Decide When a No-Code Audit Is Enough
A no-code payout audit is enough when the files contain stable references, the payout volume is manageable, and the team needs a defensible report rather than a permanent data pipeline.
It is not enough when the same missing fields keep appearing every month and no one fixes the source system. It is also not enough when payout logic depends on data that is absent from the exports. If the gateway never exports the order ID, and the order system never stores the payment reference, every audit will depend on weaker candidate matching.
The practical fix is to improve the file bridge:
- Store gateway payment IDs in the order system.
- Pass order IDs into gateway metadata.
- Export balance transactions, not only payout summaries.
- Keep refund records in the same review as the original order.
- Save the bank statement, payout export, and order export used for each close.
Those changes do not require a data engineer. They require deciding which fields prove the match and making sure those fields appear in the files finance already exports.
For recurring no-code workflows, self-serve transaction matching tools with no onboarding can help when the team needs the same comparison every month but does not want to build or maintain a query layer.
When the Audit Becomes a Monthly Process
The first payout audit is about finding the difference. The second one is about avoiding the same investigation.
Keep a monthly template for the review, but do not hard-code column positions. Gateway exports change. Order systems add fields. Bank statement descriptions shift. Build the process around field meaning: payout ID, transaction ID, order ID, gross amount, fee, net amount, bank deposit, refund, status.

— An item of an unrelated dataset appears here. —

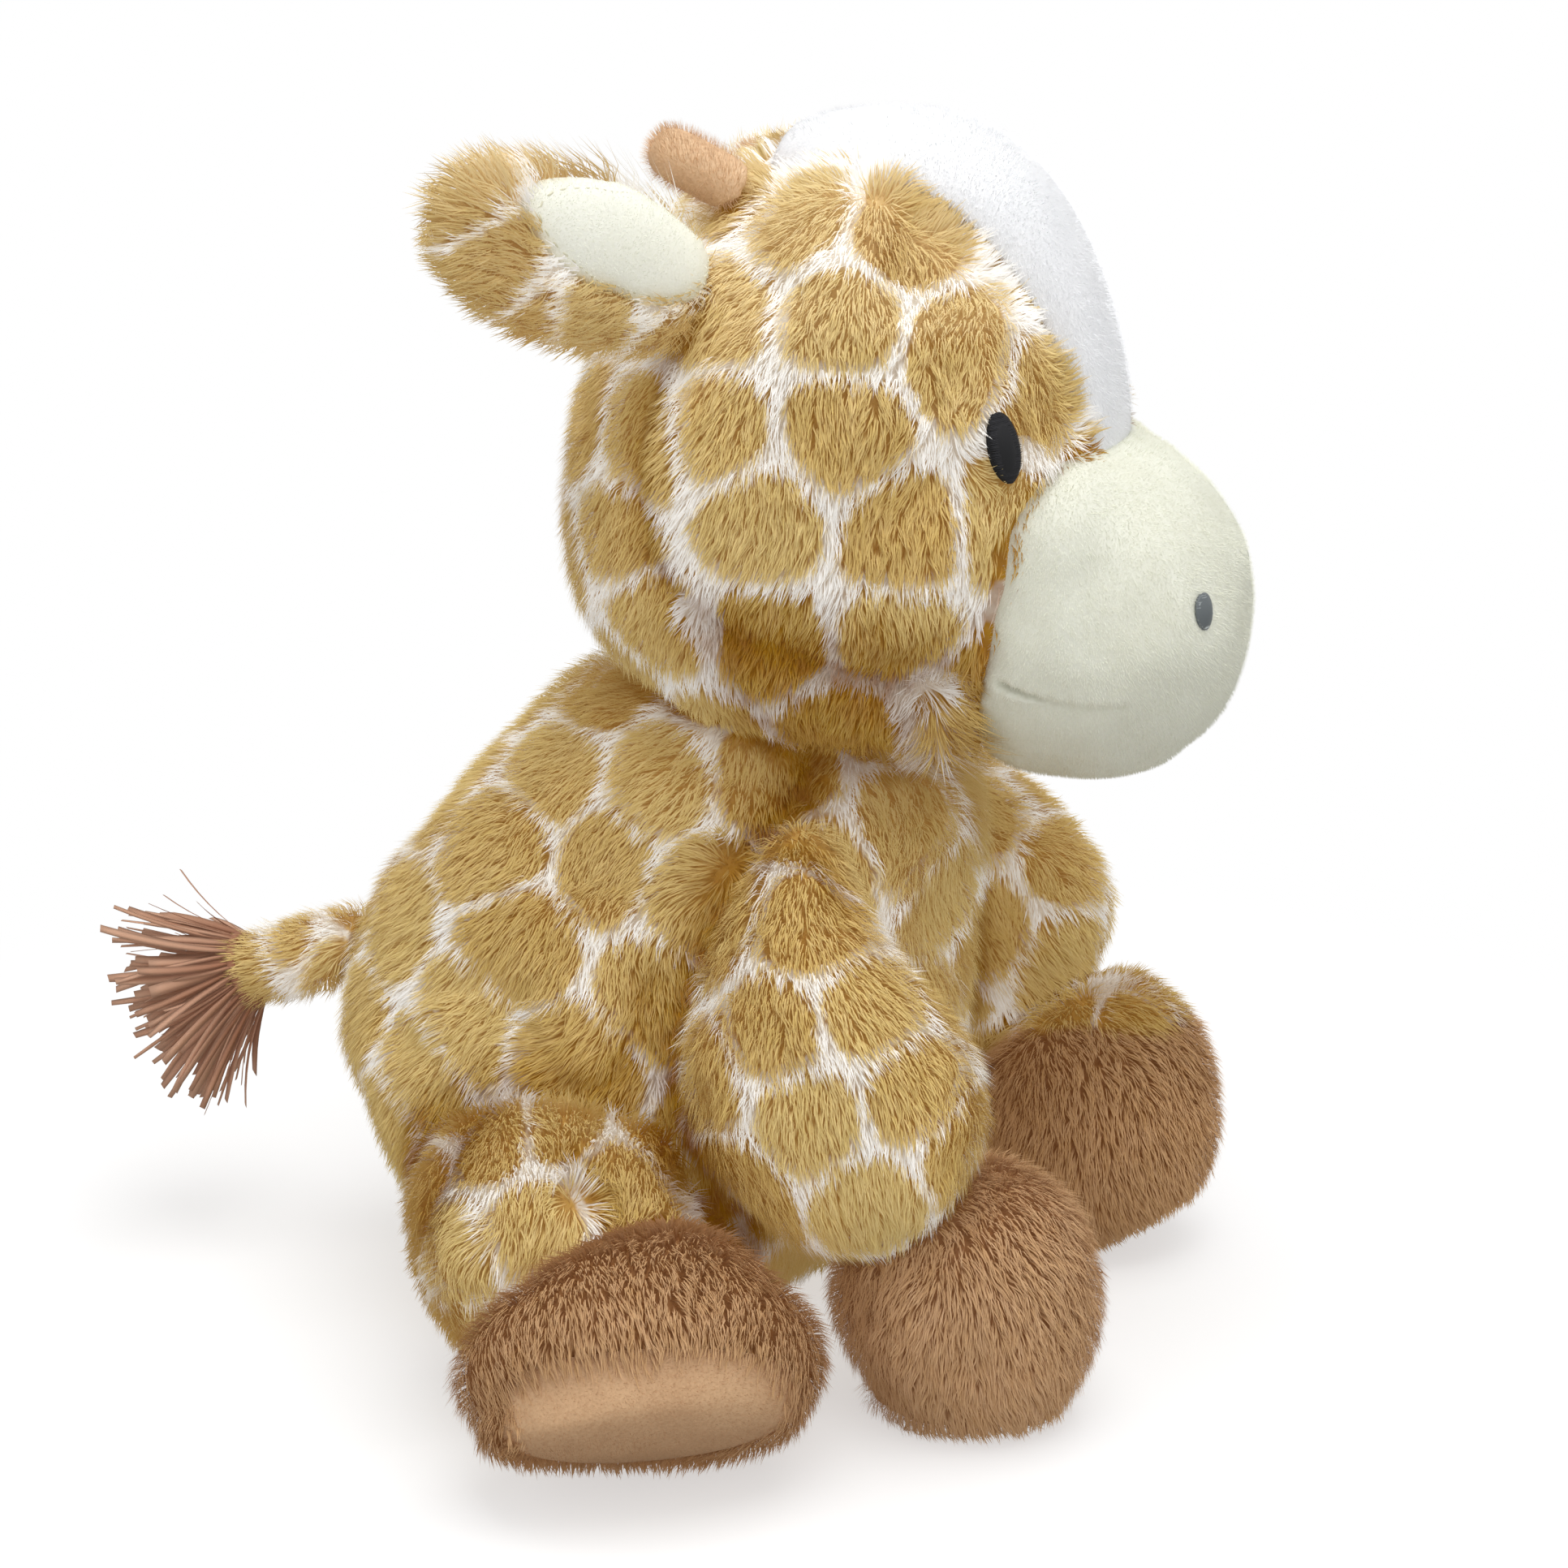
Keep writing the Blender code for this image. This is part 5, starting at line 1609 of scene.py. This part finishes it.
thread_shapes = shape_set("thread_shapes", [arched("thread", 2.2, 9)])
stitch_shapes = shape_set("stitch_shapes", [arched("stitch", 0.9, 7)])
strip_shapes = shape_set("strip_shapes", [strip_shape(f"strip_{i}", *values) for i, values in enumerate(
    ((0.30, 0.5, 0.42), (-0.24, -0.5, 0.30), (0.42, 0.2, 0.46), (-0.10, -0.9, 0.36), (0.2, 1.0, 0.40)))])

# %% [markdown]
# ## Eyes and nostrils
#
# Both are satin stitch: parallel threads laid side by side over a small pad.
# A black disc would look like a plastic eye. Real threads catch the light in fine lines,
# and their ends make the oval's edge slightly uneven.

# %% Eyes and nostrils
# Each oval: half width, half height, height of its dome, width of a thread, depth it sinks
EYE_OVAL = [v * MM for v in (4.1, 8.4, 1.3, 0.26, 1.3)]
NOSTRIL_OVAL = [v * MM for v in (3.4, 4.3, 0.6, 0.24, -0.6)]
NOSTRIL_PLACE, NOSTRIL_FACING = Vector((-24, -120, 190.3)) * MM, Vector((-0.36, -0.92, 0.12)).normalized()
THREAD_SLANT, THREAD_OVERLAP = 0.10, 1.25


def thread_finish(name, colour, shade, rough):
    made, tree, _ = new_material(name, rough, Specular_IOR_Level=0.35)
    show(made, mix_colour(tree, attribute(tree, "strand"), shade, colour))
    return made


def satin(node_name, place, facing, oval, finish, tilt=0.0):
    """An embroidered oval: a pad and the threads laid across it."""
    wide, high, dome, pitch, sink = oval
    across = facing.cross(Vector((0, 0, 1))).normalized()
    turn = Matrix.Rotation(tilt, 3, facing)
    across, upwards = turn @ across, turn @ across.cross(facing).normalized()
    centre = place - facing * sink
    slant = (across + upwards * THREAD_SLANT).normalized()
    rows = []
    for v in np.arange(-0.97, 0.98, pitch / high):
        chord = 2 * wide * math.sqrt(1 - v * v)
        middle = centre + upwards * (high * v) + facing * (dome * (1 - v * v))
        rows.append((middle, slant, facing, (pitch * THREAD_OVERLAP, chord, pitch * THREAD_OVERLAP)))
    placed(node_name + "_threads", node_name, rows, thread_shapes, finish, 0.03, 0.03, 4)

    def on_pad(r, t):
        return centre + across * (wide * 0.93 * r * math.cos(t)) + upwards * (high * 0.96 * r * math.sin(t)) \
            + facing * (dome * (1 - r * r) - pitch * (0.4 + 2 * r * r))

    pad = closed_sheet(node_name + "_pad", polar_grid(9, 40, on_pad), 0.001, True)
    dressed(pad.data, finish)
    enter(pad, node_name)


black_thread = thread_finish("black_thread", rgba(36, 36, 40), rgba(18, 18, 21), 0.6)
grey_thread = thread_finish("grey_thread", rgba(204, 210, 210), rgba(104, 110, 112), 0.5)
muzzle_tree = tree_of(muzzle.data)
for side, sign in (("right", 1), ("left", -1)):
    flip = Vector((sign, 1, 1))
    satin("eye_" + side, flip * Vector(EYE_PLACE), flip * EYE_FACING, EYE_OVAL,
          black_thread, sign * EYE_TILT)
    facing = flip * NOSTRIL_FACING
    satin("nostril_" + side, on_form(muzzle_tree, flip * NOSTRIL_PLACE, facing, 0.03), facing,
          NOSTRIL_OVAL, grey_thread)

# %% [markdown]
# ## Lining stitches
#
# A row of stitches a little inside its edge holds each lining to the ear.

# %% Lining stitches
STITCH_THICK, STITCH_SHARE = 0.5 * MM, 0.82
cream_thread = thread_finish("cream_thread", rgba(236, 234, 212), rgba(214, 210, 184), 0.7)
for side, (ring, face) in lining_edges.items():
    rows = [(first.lerp(second, 0.5) + face.normalized() * STITCH_THICK, second - first, face,
             (STITCH_THICK, (second - first).length * STITCH_SHARE, STITCH_THICK))
            for first, second in zip(ring, ring[1:] + ring[:1])]
    placed(f"ear_lining_{side}_stitches", f"ear_lining_{side}", rows,
           stitch_shapes, cream_thread)

# %% [markdown]
# ## Tassel
#
# Thin brown strips are bound in the tail's open end and fan out from it.
# A few wide straps would look cut from card. A golden angle spiral spreads many narrow ones
# evenly over the end, and each strip leans out more the nearer its root is to the rim.

# %% Tassel
TAIL_END, TAIL_LINE = Vector((0, 128, 70)) * MM, Vector((0, 5, -2)).normalized()
STRIPS, STRIP_LONG, STRIP_WIDE, FAN, DROOP, RIM = 250, 30 * MM, 2.6 * MM, 41, 0.20, 9.6 * MM
BOUND_DEEP, CORE_DOME, GOLDEN_ANGLE = 3 * MM, 2.5, math.pi * (3 - math.sqrt(5))
# The felt gets the same painted glow as the pile
felt, tree, _ = new_material("brown_felt", 0.75, Specular_IOR_Level=0.2, Emission_Strength=FIBRE_GLOW)
share = attribute(tree, "along") * 0.6 + attribute(tree, "strand") * 0.5
colour = mix_colour(tree, stretch(tree, share, 0.0, 1.1), rgba(150, 104, 80), rgba(194, 154, 129))
show(felt, colour, shines=True)
rng = np.random.default_rng(21)
side_way = Vector((1, 0, 0)).cross(TAIL_LINE).normalized()


def out_from_tail(turn):
    return Vector((1, 0, 0)) * math.cos(turn) + side_way * math.sin(turn)


rows = []
for i in range(STRIPS):
    share, outwards = math.sqrt((i + 0.5) / STRIPS), out_from_tail(i * GOLDEN_ANGLE)
    lean = math.radians(FAN * share ** 1.2 + rng.normal(0, 6))
    way = (TAIL_LINE * math.cos(lean) + outwards * math.sin(lean) - Vector((0, 0, 1)) * DROOP).normalized()
    top = outwards + Vector(rng.normal(0, 0.45, 3))
    top = (top - way * top.dot(way)).normalized()
    long = STRIP_LONG * rng.uniform(0.72, 1.08)
    rows.append((TAIL_END - TAIL_LINE * BOUND_DEEP + outwards * RIM * share, way, top,
                 (STRIP_WIDE * rng.uniform(0.35, 1.3), long, long * 0.5)))
placed("tassel_strips", "tassel", rows, strip_shapes, felt, 0.12, 0.05, 3)
grid = polar_grid(7, 32, lambda r, t: TAIL_END + TAIL_LINE * (CORE_DOME * (1 - r * r) - 3) * MM
                  + out_from_tail(t) * RIM * r)
core = closed_sheet("tassel_core", grid, 0.002, True)
dressed(core.data, felt)
enter(core, "tassel")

Before closing the audit, check:
| Check | Done |
|---|---|
| Payout net amount agrees to the bank deposit | ☐ |
| Payout ID or gateway reference is recorded | ☐ |
| Charges inside the payout are matched to orders | ☐ |
| Fees explain the gross-to-net difference | ☐ |
| Refunds and disputes are labeled separately | ☐ |
| Candidate matches are not treated as confirmed matches | ☐ |
| Every exception has an action owner | ☐ |
| The final output can be reviewed without reopening every source file | ☐ |
The goal is not to turn the finance team into a data team. The goal is to prove what happened to the cash using the files already available: bank statement, payout export, transaction detail, and order spreadsheet. Once those files are matched in layers, the audit stops being a search through rows and becomes a report the team can close.